Rencontre avec Simon Luginbühl au Polo Club De Veytay à Mies. Découverte.

Ou es tu né et où as tu grandi? 
Je suis né à Genève, mais j’ai toujours vécu ici à Mies, au sein du Polo Club de Veytay.

Joueur professionnel de polo, manager du Polo Club de Veytay, et organisateur du Jaeger LeCoultre Polo Masters, raconte nous ton parcours.
Le tout s’est fait assez naturellement et progressivement, à la suite de mon père qui a développé le polo à Veytay il y a bientôt 30 ans. Petit j’ai d’abord joué au football, et je n’ai commencé à monter à cheval et à taper la balle que vers 12 ans. J’ai continué à pratiquer les 2 sports parallèlement pendant une dizaine d’année, mais le polo a rapidement pris le dessus ! En ce qui concerne le côté organisation des événements et gestion de l’entreprise, j’ai toujours eu beaucoup de plaisir à aider mon père après l’école, les weekends et durant les vacances. Jusqu’en 2007 nous engagions également chaque année un polo manager externe pour gérer l’école de polo et organiser les matches. Durant mes dernières années d’université (Masters en relations internationales à Genève), j’ai repris ce poste, et je ne l’ai plus quitté depuis ! J’ai également repris l’exploitation agricole familiale en 2010, ce qui faisait un peu beaucoup à gérer tout seul ; mon frère Martin s’est d’abord joint à moi de 2011 à 2014, puis lorsqu’il a décidé d’aller relever de nouveaux défis, c’est mon épouse Marine qui m’épaule au jour le jour.
Le fait de porter différentes casquettes est très grisant car chaque moment de la journée est différent, et même si certains moments de la saison sont certes très chargés et  peuvent s’avérer épuisants, j’ai beaucoup de plaisir à me lever chaque matin.

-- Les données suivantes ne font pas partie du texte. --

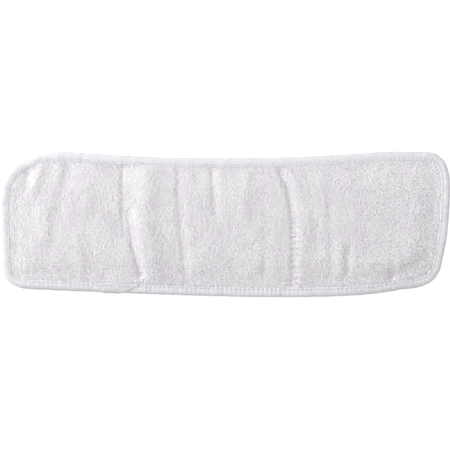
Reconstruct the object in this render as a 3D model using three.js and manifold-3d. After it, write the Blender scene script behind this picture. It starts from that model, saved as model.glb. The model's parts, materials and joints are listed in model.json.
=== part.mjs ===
// A sports headband: a bound towelling pad for the forehead, and an elastic strap that is sewn to the
// back of the pad at one end, folds under it and grips the towelling with a hook patch.
// Millimetres. The pad lies face up, its length along X and its upper edge towards +Y. The strap lies
// under it on Z = 0, fastened flat as the headband is stored.

import * as THREE from 'three';
import { mergeVertices } from 'three/addons/utils/BufferGeometryUtils.js';
import Module from 'manifold-3d';

const wasm = await Module();
wasm.setup();

// Gap kept between pieces that touch on the real object
const clearance = 0.3;

// How far a cutting solid runs on past what it cuts
const overrun = 1;

// Pad, seen from its face
const padLength = 262;
const padHeight = 85.3;
const topDip = 3.9; // how far the middle of the upper edge sinks below its shoulders
const bottomRise = 4.6; // how far the lower corners stand above the lowest point
const leftLean = 1.2; // how far the left end has drawn in at its lower corner
const rightLean = 4.5; // the same for the right end
const topLeftCorner = { along: 38, upright: 30 };
const topRightCorner = { along: 15, upright: 19 };
const bottomRightCorner = { along: 27, upright: 19.6 };
const bottomLeftCorner = { along: 19, upright: 18.6 };
const outlineSteps = 96;

// Layers of the pad, from the skin side to the face
const backPanelThickness = 2.4;
const coreThickness = 2.2;
const facePanelThickness = 2.4;

// Folded tape that binds the edge
const tapeWidth = 5.6;
const tapeThickness = 1.2;
const lapThickness = 0.6; // how far the overlapping end stands proud of the rest
const lapStart = 57; // from the left end of the pad to the far end of the lap
const lapLength = 22;
const lapSlant = 12; // how far the slanting cut runs along the edge

// Threads
const threadWidth = 0.6;
const threadThickness = 0.4;
const seamInset = 4.2; // outer side of the binding seam, from the pad's edge

// Elastic strap
const strapWidth = 38;
const strapThickness = 1.4;
const strapFreeLength = 232;
const strapSewnLength = 20;
const strapEndRadius = 6;
const strapCutRadius = 0.5; // corners of the two runs at the fold
const sewnEndRadius = 2;
const foldGap = 1.2; // between the two runs of the strap at the fold
const foldInset = 9; // from the pad's left end to the fold
const stitchMargin = 3; // from a sewn piece's edge to its stitching
const boxStitchRadius = 1.2;

// Hook patch on the free end
const hookPatchLength = 30;
const hookPatchWidth = 34;
const hookPatchRadius = 4;
const hookPatchInset = 3; // from the strap's end
const hookBaseThickness = 0.8;
const hookHeight = 1.5;
const hookBorder = 2.2; // plain edge of the patch, where it is sewn
const hookStitchInset = 0.6;

// Heights that follow from the layers
const foldX = -padLength / 2 + foldInset;
const foldZ = strapThickness + foldGap / 2;
const sewnEndZ = strapThickness + foldGap;
const backPanelZ = sewnEndZ + strapThickness + clearance;
const coreZ = backPanelZ + backPanelThickness + clearance;
const facePanelZ = coreZ + coreThickness + clearance;
const bindingBottom = backPanelZ;
const bindingTop = facePanelZ + facePanelThickness;
const channelBottom = bindingBottom + tapeThickness;
const channelTop = bindingTop - tapeThickness;
const grooveDepth = threadThickness + clearance;

// A panel's towelling where the binding crushes it: what the tape and its gap leave of the panel
const backRimThickness = backPanelThickness - tapeThickness - clearance;
const faceRimThickness = facePanelThickness - tapeThickness - clearance;

const fabricWhite = 0xe4e2e6;
const tapeWhite = 0xecebef;
const threadWhite = 0xf2f1f4;
const elasticWhite = 0xe0dee2;
const hookWhite = 0xe6e6ea;
const coreWhite = 0xf4f2ee;

function cloth(color, roughness) {
  return new THREE.MeshStandardMaterial({ color, roughness, metalness: 0 });
}

// The pad's closed outline as evenly spaced points: four shallow edges joined by four unequal corners
function outlinePoints() {
  const right = padLength / 2;
  const left = -right;
  const top = padHeight / 2;
  const bottom = -top;
  const cornerY = bottom + bottomRise;
  const lowerLeft = left + leftLean;
  const lowerRight = right - rightLean;
  const topStart = left + topLeftCorner.along;
  const shoulder = right - topLeftCorner.along;
  const bowLight = 0.54 * bottomRise;
  const bowHeavy = 1.95 * bottomRise;

  const outline = new THREE.Shape();
  outline.moveTo(topStart, top);
  outline.quadraticCurveTo((topStart + shoulder) / 2, top - 2 * topDip, shoulder, top);
  outline.lineTo(right - topRightCorner.along, top);
  outline.quadraticCurveTo(right, top, right, top - topRightCorner.upright);
  outline.quadraticCurveTo(right, cornerY * 0.05, lowerRight, bottom + bottomRightCorner.upright);
  outline.quadraticCurveTo(lowerRight - rightLean / 2, cornerY, right - bottomRightCorner.along, cornerY);
  outline.bezierCurveTo(
    right * 0.53, cornerY - bowHeavy,
    left * 0.38, cornerY - bowLight,
    left + bottomLeftCorner.along, cornerY,
  );
  outline.quadraticCurveTo(lowerLeft, cornerY, lowerLeft, bottom + bottomLeftCorner.upright);
  outline.quadraticCurveTo(left, 0, left, top - topLeftCorner.upright);
  outline.quadraticCurveTo(left, top, topStart, top);
  return outline.getSpacedPoints(outlineSteps).slice(0, outlineSteps);
}

const edge = outlinePoints();

// The outline moved inwards by a distance, or outwards by a negative one
function inset(distance) {
  return edge.map((point, i) => {
    const before = edge[(i + outlineSteps - 1) % outlineSteps];
    const after = edge[(i + 1) % outlineSteps];
    const along = after.clone().sub(before).normalize();
    return new THREE.Vector2(point.x + along.y * distance, point.y - along.x * distance);
  });
}

function solidOf(geometry) {
  const bare = geometry.clone();
  bare.deleteAttribute('normal');
  bare.deleteAttribute('uv');
  const welded = mergeVertices(bare);
  const vertProperties = new Float32Array(welded.attributes.position.array);
  const triVerts = new Uint32Array(welded.index.array);
  return new wasm.Manifold(new wasm.Mesh({ numProp: 3, vertProperties, triVerts }));
}

function geometryOf(solid) {
  const mesh = solid.getMesh();
  const geometry = new THREE.BufferGeometry();
  geometry.setAttribute('position', new THREE.BufferAttribute(mesh.vertProperties, 3));
  geometry.setIndex(new THREE.BufferAttribute(mesh.triVerts, 1));
  geometry.computeVertexNormals();
  return geometry;
}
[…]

Comment es tu entré dans ce sport? 
Au début, je dois avouer que je n’étais pas très intéressé par le côté équitation ; mais dès qu’on m’a mis un maillet dans la main et que j’ai pu commencer à tapoter une balle, j’ai été très vite conquis. Aujourd’hui, c’est le côté tactique ainsi que la relation avec le cheval et la gestion de son quotidien (soins, nourriture, entraînements) qui me procure le plus de satisfaction. Le fait d’avoir un super groupe de jeunes joueurs avec qui s’entraîner a également beaucoup contribué à développer cette passion grandissante.

Quels adjectifs utiliserais tu pour caractériser ce sport? 
C’est difficile de n’en choisir que quelques-uns mais je dirais : rapide, technique, excitant, complet et chronophage !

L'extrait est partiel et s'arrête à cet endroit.